The path analysis is an interactive diagram. The next step must be actively selected based on the shown nodes. After that, as with the first node, the five most frequent events are displayed.
Individual nodes can be excluded, and node types can be restricted. This allows the analysis to be even more focused. The feature to show only unique nodes skips identical, consecutive nodes. Moreover, this reduces complexity. A breakdown with a secondary dimension breaks up the nodes in itself and shows subsections when hovering the cursor over the node. Filters or a segment may also be added. For example, I can see how many pageviews exist from different countries and can break them down to a specific country with a scroll event. With these individualizations, the path analysis gains more depth.
Google Analytics 4 Properties Segment Overlap
The most exciting analysis for me is certainly the segment overlap. In this form, the report is completely new for users of the free Universal Analytics version. For them, only the Audience Overlap report for Google Signals was available. However, these had to be activated and did not include the same extensive features as the Segment Overlap technique. Until now, this report was only available for users of the paid 360 version of Google Analytics. In the area of Advanced Analysis, the segment overlap technique could already be used. As the name implies, this analysis mainly works with segments. Up to three segments can be utilized and refined with filters and breakdowns.
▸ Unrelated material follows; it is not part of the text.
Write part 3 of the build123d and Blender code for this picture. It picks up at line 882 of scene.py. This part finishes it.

The interactive diagram provides information about the correlation between the selected segments. At the user or event level, the data selection is broken down in the table below. All combinations of the selected segments are shown, as well as the individual segments separately.
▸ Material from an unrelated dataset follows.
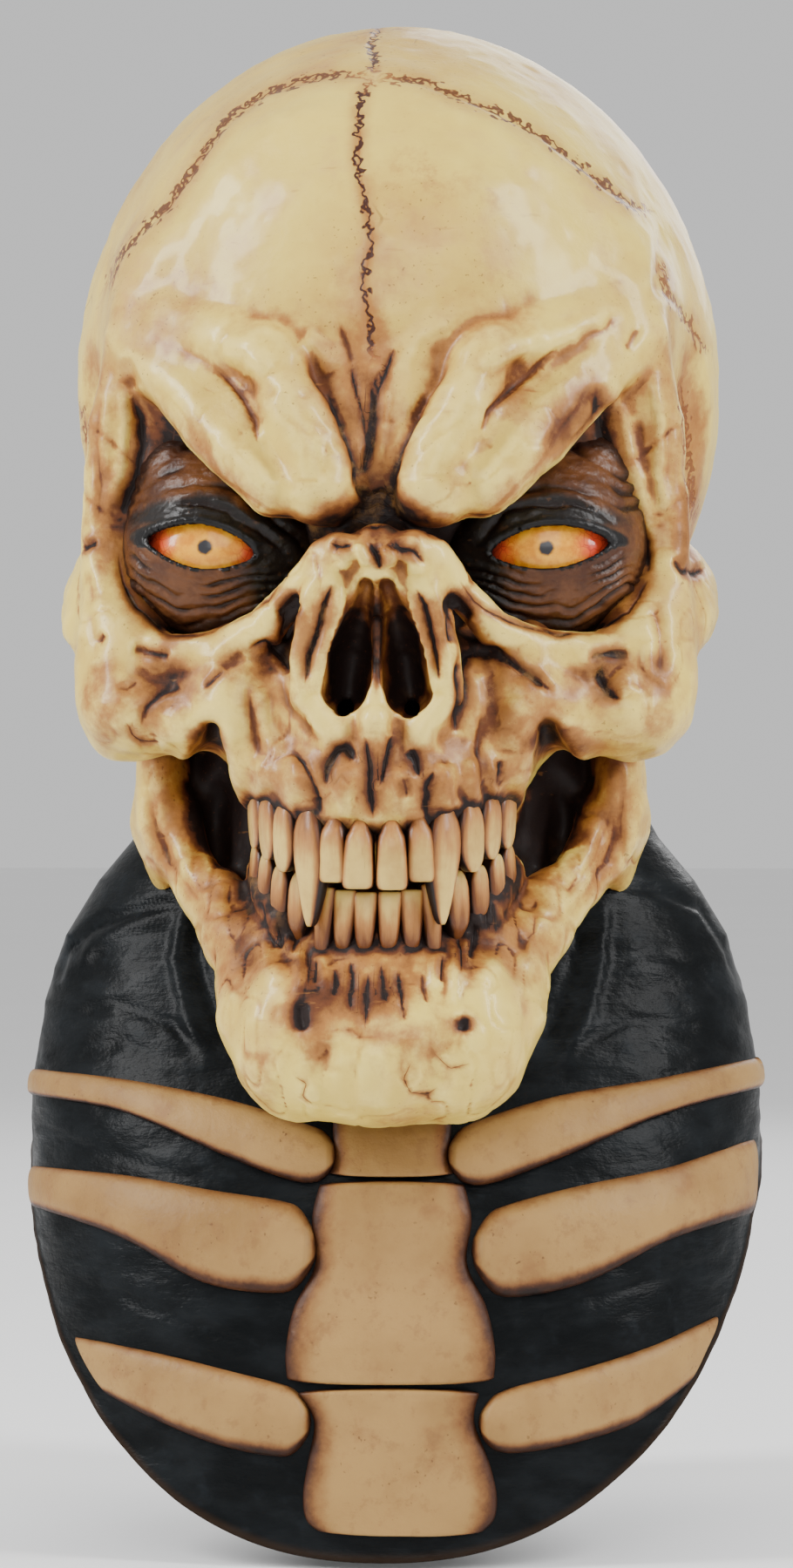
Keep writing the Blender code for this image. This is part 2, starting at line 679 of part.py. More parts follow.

For example, overlaps between different groups of buyers can be evaluated. How do new customers in the DIY product category behave in comparison to existing customers? Are there any overlapping segments that could be particularly interesting for remarketing ads.
This is where the true strength of segment overlap becomes apparent: If you find an interesting data point, you can create an audience or another segment with a right-click. In the future, you will have to dig less deeply into your own data to find a specific sub-segment but can use the transparent segment overlap instead.
The Essentials to Go
The analysis area of Google Analytics 4 Properties offers numerous new analysis options. The interactive design invites you to try it out and provides you with reference points for further analysis. As is often the case with Google Analytics, the analyses only gain in importance when they are related to your own corporate goals and KPIs. Likewise, you learn the most through trying it out and getting comfortable with the new reports.